Great Depression
Most of the historians would agree that the Great Depression spanned the years between the stock market crash of October 1929 and the Japanese attack on the U.S. Naval fleet at Pearl Harbor, in the Hawaiian Islands, on December 7, 1941. Yet a chorus of dissenters within the historical clan would argue that hard times really began in the mid-1920s in the Great Plains and on southern farms. Others would insist that hard times, however difficult for some, did not become general or "great" until after "Black Thursday," October 29, 1929, when the New York stock market collapsed. Still other historians would point out that the stock market's collapse did not lead to widespread hard times for a couple of years. Many Americans suffered serious economic privation in the several years before the stock market crash—especially farmers, laborers, women, and members of minority groups. Others had better experiences, and some were never touched by the Depression. But clearly those with fewer options, and those with restricted opportunities before the crash, had more difficult times than those who were more insulated from economic difficulties. Those who were more vulnerable experienced privation, tight budgets, and unemployment years before their more fortunate middle- and upper-class fellow citizens on Main Street—and Wall Street.
The stock market crash of the year 1929 triggered the Great Depression. U.S. participation in World War II, not the New Deal, finally lifted the nation out of the Depression. It is the 1930s in which we are interested and, therefore, in the epochal Great Depression—and the political response to that seismic phenomenon, the New Deal.

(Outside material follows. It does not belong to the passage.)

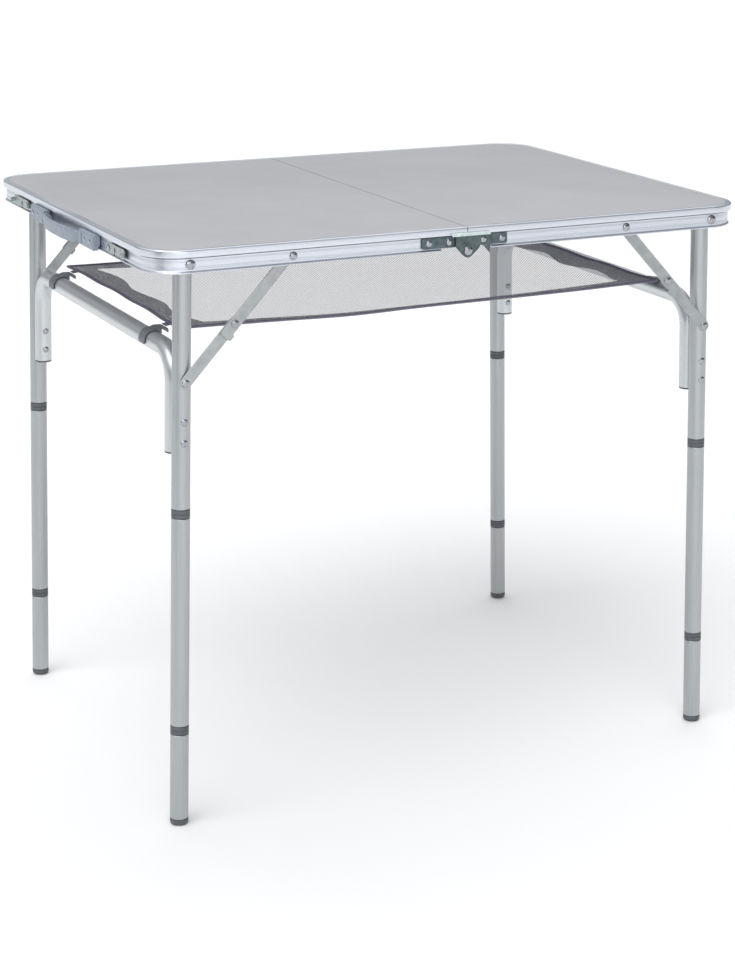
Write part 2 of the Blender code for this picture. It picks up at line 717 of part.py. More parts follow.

A serious worldwide economic depression occurred throughout the 1930s, and its effects in the United States were catastrophic and widespread. The extent of the Great Depression in the United States can be expressed in numbers. The nation's gross national product (GNP a measure of the total value of the economy—was $104.4 billion before the crash in 1929. By 1933 it had shrunk to $74.2 billion (expressed in 1929 prices). The GNP per capita in those same years plummeted from $857 to $590, the latter being lower than in the years 1907-1911, so that the economic growth since 1911 suddenly disappeared, as if by magic. Unemployment statistics are even more mind-numbing.